7) Everything you draw is a component to the picture that can be moved or sometimes even animated.

I would like to first reveal what Jake thought of the game. After only 15 minutes of playing Itza Bitza, he was addicted. When I asked him what he liked best about the game, he said that his favorite part was drawing everything. What I think he meant was that he liked the challenge of the drawing assignments and the fact that his drawings became an important part of the picture. Often the pictures he drew were keys to completing a star challenge which got him closer to earning a trophy. I also think he loved the fact that he did not need someone to read the instructions to him. He could cruise along all on his own because he could read all the sentences by holding the cursor over each word.

Oh, and I can't forget to mention Jake's level of excitement every time he earned a new star. I would say that after each of the first ten starts he earned, he did a happy dance in his chair.

As for what I thought of Itza Bitza as a parent . . . I thought it was an ingenious way to bring the two sides of the brain together. What I loved about this game was that:

A) My son could play unassisted for the most part.
B) It is reinforcing his reading skills.
C) In order to succeed in this game, he needs to think and make connections . . . develop a simply strategy, if you will.
D) This game has no negative consequences for making errors unlike many other computer and console games.
E) The graphics are designed so that it has loose limits to what it will accept. Jake could try again and again to draw a tree until he drew one that was within the guidelines and was accepted by the program.
F) The drawing is based on using shapes. It will automatically close your shape for you.
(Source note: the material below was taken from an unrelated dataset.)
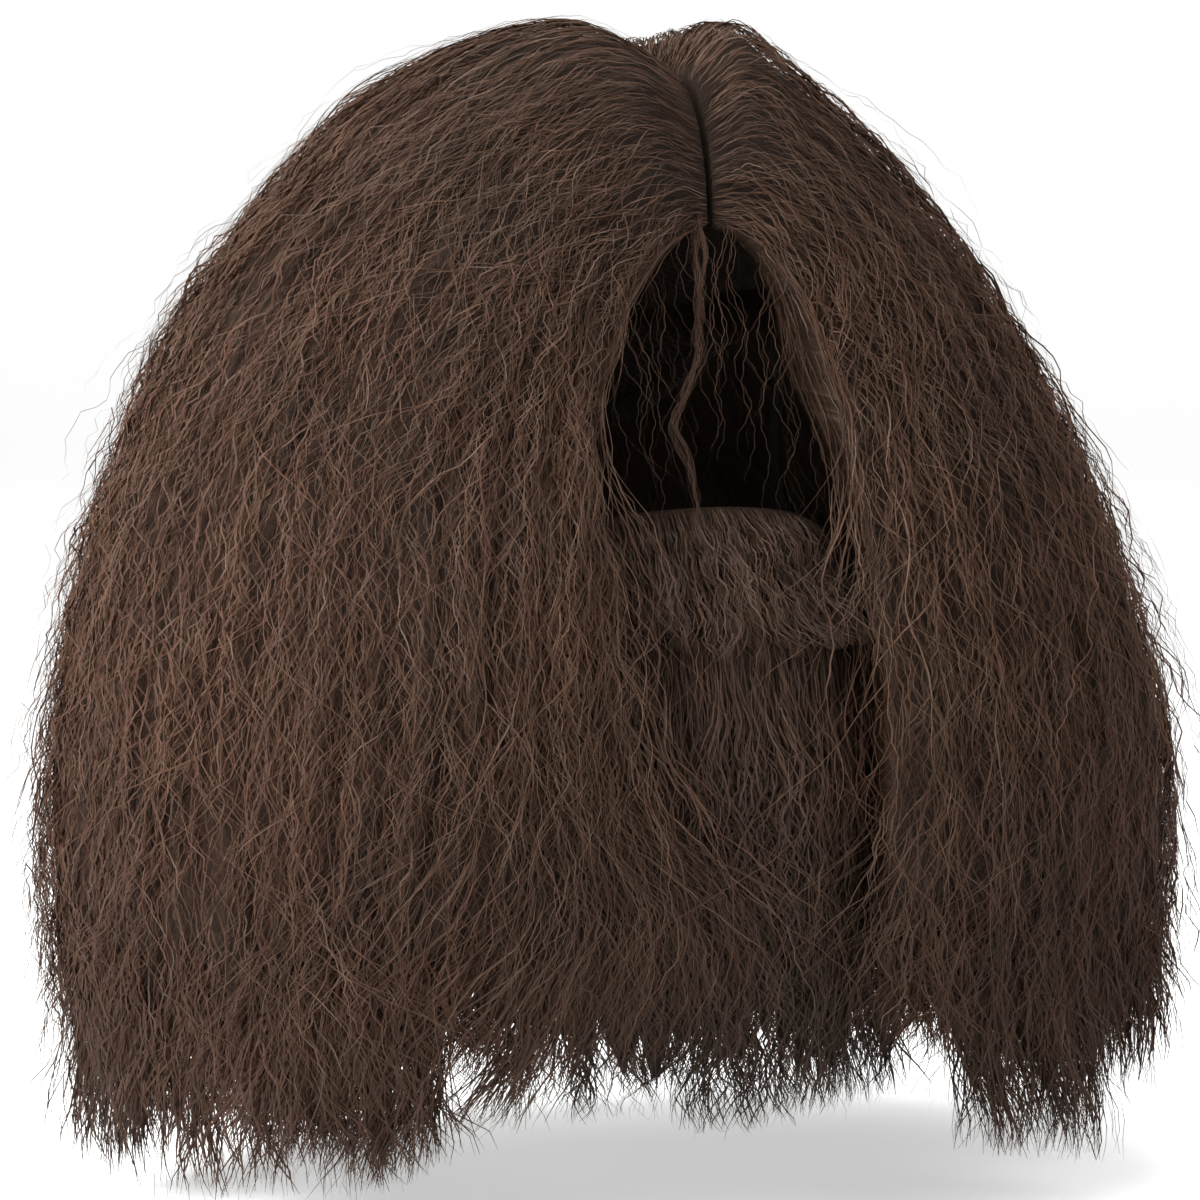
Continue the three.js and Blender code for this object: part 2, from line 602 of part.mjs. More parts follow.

The only thing I wished was different about the game is that, although it allows you to save your picture, it does not allow you to go back into a picture and pick up where you left off. So when it was time for Jake to go to bed, he had to stop playing and would have to repeat all his work for that particular picture tomorrow if he wants to earn more stars towards getting another trophy.

Overall, I have to say that this is one of the best children's computer games we've tried yet (and we have tried many). It can be downloaded for just $19.99 from the Itza Bitza website or purchased in a box from or other retailers. I want this team to develop a console game for ages 4+. There are hardly any console games out there that are rated EC (Early Childhood). So how about it, Margaret?